New centrism is also more than ready to tackle the much-needed reforms of the welfare state. In the short-term this means raising the retirement age, means testing, and scaling benefits with income rather than having hard cutoffs so it always pays to work. In the long-term this means consolidating welfare programs, more direct transfers, and a UBI. But primarily, we see a swiftly growing economy as the most effective means by which the welfare state can be reduced.

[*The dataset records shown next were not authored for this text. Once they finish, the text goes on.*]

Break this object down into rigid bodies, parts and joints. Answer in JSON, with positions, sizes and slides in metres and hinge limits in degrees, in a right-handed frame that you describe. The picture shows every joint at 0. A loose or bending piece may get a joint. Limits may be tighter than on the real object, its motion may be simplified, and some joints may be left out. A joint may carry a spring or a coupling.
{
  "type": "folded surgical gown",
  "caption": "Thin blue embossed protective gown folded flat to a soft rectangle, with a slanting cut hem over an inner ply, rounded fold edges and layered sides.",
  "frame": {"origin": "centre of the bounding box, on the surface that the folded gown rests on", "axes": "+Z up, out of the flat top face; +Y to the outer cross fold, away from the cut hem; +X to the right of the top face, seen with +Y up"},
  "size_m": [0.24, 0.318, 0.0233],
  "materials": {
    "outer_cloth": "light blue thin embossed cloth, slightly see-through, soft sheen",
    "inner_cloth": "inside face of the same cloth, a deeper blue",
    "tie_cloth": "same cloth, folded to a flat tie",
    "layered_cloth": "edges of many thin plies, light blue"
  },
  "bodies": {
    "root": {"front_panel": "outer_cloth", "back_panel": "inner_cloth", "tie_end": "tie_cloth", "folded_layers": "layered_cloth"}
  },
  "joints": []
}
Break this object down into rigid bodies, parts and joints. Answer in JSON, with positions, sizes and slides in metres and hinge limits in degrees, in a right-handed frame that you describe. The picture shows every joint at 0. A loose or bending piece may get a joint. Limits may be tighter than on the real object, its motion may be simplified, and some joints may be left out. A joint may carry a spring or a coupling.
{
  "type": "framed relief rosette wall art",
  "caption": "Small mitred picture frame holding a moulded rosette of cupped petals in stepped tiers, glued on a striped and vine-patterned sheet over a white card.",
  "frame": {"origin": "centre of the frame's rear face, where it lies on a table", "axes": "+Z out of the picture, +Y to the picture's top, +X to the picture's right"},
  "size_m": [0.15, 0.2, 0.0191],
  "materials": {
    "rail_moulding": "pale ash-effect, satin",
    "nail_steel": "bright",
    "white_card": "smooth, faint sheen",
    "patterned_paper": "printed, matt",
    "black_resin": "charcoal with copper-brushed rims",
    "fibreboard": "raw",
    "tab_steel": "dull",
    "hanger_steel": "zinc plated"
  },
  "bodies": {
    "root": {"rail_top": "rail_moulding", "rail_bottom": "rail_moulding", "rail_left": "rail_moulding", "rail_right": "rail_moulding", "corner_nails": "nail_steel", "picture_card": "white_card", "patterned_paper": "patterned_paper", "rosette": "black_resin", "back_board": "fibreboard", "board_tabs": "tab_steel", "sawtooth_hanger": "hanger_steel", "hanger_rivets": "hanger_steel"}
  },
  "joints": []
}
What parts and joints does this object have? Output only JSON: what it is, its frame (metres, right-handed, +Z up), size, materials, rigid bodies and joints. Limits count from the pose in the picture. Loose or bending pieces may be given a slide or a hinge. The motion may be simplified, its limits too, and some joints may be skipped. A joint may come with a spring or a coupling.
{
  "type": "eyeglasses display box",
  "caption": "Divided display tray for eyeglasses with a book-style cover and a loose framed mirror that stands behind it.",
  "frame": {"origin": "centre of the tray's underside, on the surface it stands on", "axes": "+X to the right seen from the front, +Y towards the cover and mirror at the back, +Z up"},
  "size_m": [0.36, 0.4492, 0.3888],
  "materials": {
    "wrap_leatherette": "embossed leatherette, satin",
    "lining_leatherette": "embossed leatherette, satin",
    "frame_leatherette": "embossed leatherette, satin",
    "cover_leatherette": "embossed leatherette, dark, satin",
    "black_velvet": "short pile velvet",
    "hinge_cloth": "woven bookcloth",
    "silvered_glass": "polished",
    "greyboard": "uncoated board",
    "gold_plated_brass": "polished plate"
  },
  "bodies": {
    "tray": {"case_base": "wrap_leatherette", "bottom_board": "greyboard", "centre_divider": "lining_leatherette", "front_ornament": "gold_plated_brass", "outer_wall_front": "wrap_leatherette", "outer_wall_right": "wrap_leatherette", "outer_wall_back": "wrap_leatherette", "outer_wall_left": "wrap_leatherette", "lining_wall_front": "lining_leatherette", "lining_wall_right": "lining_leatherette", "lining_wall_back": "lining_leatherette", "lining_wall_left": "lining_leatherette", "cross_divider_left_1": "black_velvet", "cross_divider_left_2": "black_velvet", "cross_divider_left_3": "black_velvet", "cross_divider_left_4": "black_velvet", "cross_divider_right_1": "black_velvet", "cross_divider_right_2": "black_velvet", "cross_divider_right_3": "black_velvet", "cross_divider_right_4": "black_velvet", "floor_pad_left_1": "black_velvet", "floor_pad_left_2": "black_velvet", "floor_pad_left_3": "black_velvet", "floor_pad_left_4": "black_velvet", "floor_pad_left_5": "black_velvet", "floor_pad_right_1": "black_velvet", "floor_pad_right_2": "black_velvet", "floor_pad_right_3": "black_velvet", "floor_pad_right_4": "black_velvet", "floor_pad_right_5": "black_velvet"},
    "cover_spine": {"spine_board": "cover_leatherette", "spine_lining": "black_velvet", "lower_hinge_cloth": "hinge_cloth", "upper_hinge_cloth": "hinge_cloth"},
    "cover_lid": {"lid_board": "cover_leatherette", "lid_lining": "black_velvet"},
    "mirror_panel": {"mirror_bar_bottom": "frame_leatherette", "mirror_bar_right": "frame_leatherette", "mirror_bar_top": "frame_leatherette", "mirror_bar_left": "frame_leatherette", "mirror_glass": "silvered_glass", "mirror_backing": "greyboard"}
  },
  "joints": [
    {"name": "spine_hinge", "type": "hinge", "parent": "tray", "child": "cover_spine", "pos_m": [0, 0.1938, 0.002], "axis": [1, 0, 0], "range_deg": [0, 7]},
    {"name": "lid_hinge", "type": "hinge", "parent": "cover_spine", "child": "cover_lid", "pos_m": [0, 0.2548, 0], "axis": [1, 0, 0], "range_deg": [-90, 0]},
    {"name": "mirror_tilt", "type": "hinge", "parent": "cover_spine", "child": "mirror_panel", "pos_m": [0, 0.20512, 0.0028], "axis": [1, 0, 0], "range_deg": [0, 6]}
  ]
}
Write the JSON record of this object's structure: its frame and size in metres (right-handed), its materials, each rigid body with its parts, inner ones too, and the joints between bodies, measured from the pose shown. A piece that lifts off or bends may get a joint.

I imagine this has been a challenging read for you, it is a rather rambling and disjointed manifesto, full of ambiguity and redundancies. Paradigming is a difficult, messy task and I’ll progressively clean this up and refine it over time. It would be an impressive feat for a dominant political paradigm to adapt seamlessly to changing times and become the next paradigm. But that’s not what we get, instead one would expect collapse and chaos and struggle first as the faithful resist change and a vibrant exchange of ideas ensues. That’s what we’re experiencing now and those with a strictly linear perspective of history may expect centrism’s decline to continue. Centrism will be resurgent if a new centrist paradigm manifests itself within the next few years but should centrism cling to the past it will suffer irrelevancy. Whether new centrism reflects at all my vision for it remains to be seen, this political identity crisis is unlikely to peak before the next presidential election. In the meantime I’ll be working to put the best of these policies into practice because that’s how ideas thrive in a competitive ecosystem, by proving themselves, not endless exhortations of their superiority or complaints about what’s wrong with politics today.